Brown announced the pension package this week, 10 months after he released a more comprehensive reform proposal that would have gone much further than the approach approved Friday.
Underlying the negotiations was staunch opposition from public employee labor unions that are supporting Brown's November ballot proposal to temporarily raise sales taxes and taxes on high-income earners.
While some union leaders expressed dismay over the final bill, Democrats appeased their labor allies by removing some of the most important elements of Brown's original proposal, such as instituting a hybrid pension plan that would have included a 401(k)-style savings vehicle.

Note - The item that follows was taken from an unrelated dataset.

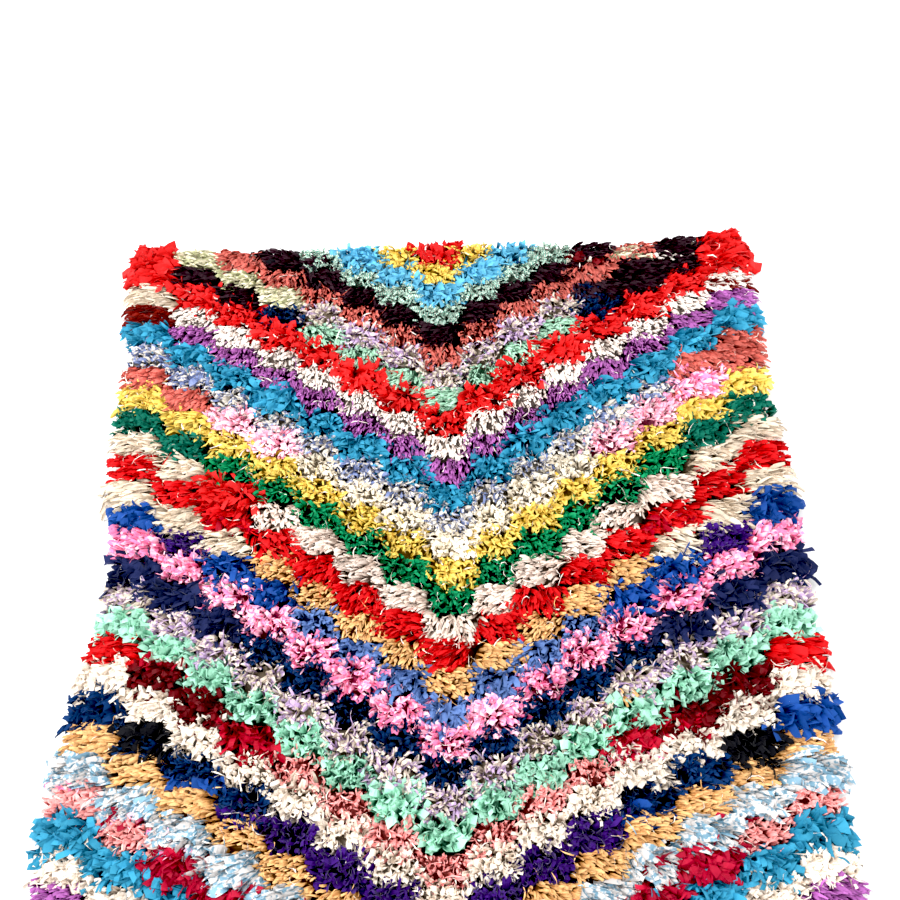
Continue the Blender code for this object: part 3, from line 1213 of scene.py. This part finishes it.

Republican Assemblyman Jim Nielsen said the bill was an example of "the Legislature at its worst: last-minute scrambling around on a major, major issue."
"The governor can sign it and say, 'We did pension reform. Hooray! Now support the tax increase.' I think this only gives more reason to say no to the tax increase, that the Legislature that spends their money proceeds in this kind of manner," Nielsen said.
The state's main pension fund, the California Public Employees' Retirement System, estimated the pension plan will save the system between $42 billion to $55 billion over 30 years. Lawmakers were told by the California State Teachers' Retirement System that the teachers' system would save an estimated $12 billion over 30 years, although it was still conducting an analysis.
Republicans say the proposal tackles only a fraction of state and local government retirement obligations.
Some Democratic lawmakers closely aligned with labor opposed the legislation, saying it could be the first step toward rolling back collective bargaining rights.
"This is a slippery slope," said Democratic Assemblyman Sandre Swanson, who opposed the bill.
Brown rejected those arguments, noting that some of the provisions that greatly expanded public employee pensions also were done through the legislative process.
Still, the package fell short of Brown's original proposal. In addition to the lack of a hybrid retirement system that would make public employees bear some of the investment risk, nothing was done to reduce skyrocketing retiree health care costs.
And the union-dominated board that oversees operations of the California Public Employees' Retirement System, the nation's largest public pension fund, will not face reforms or independent oversight of its decisions, as Brown had sought.
Senate President Pro Tem Darrell Steinberg, who negotiated the deal with Brown, took issue with lawmakers who characterized the changes as a small or modest step.
The Sacramento Democrat noted that both labor unions and pension-reform advocates criticized the deal, but said surveys show the majority of Californians do not want to eliminate defined-benefit pensions for government workers.
"As this debate has gone on, I, for one, am tired of public employees being the sole and, I think, unfair focus of the state's problems," Steinberg told his colleagues on the Senate floor. "People who enter the public service are public servants, and you have great public employees, mediocre, and the rest, just like you have in the private sector."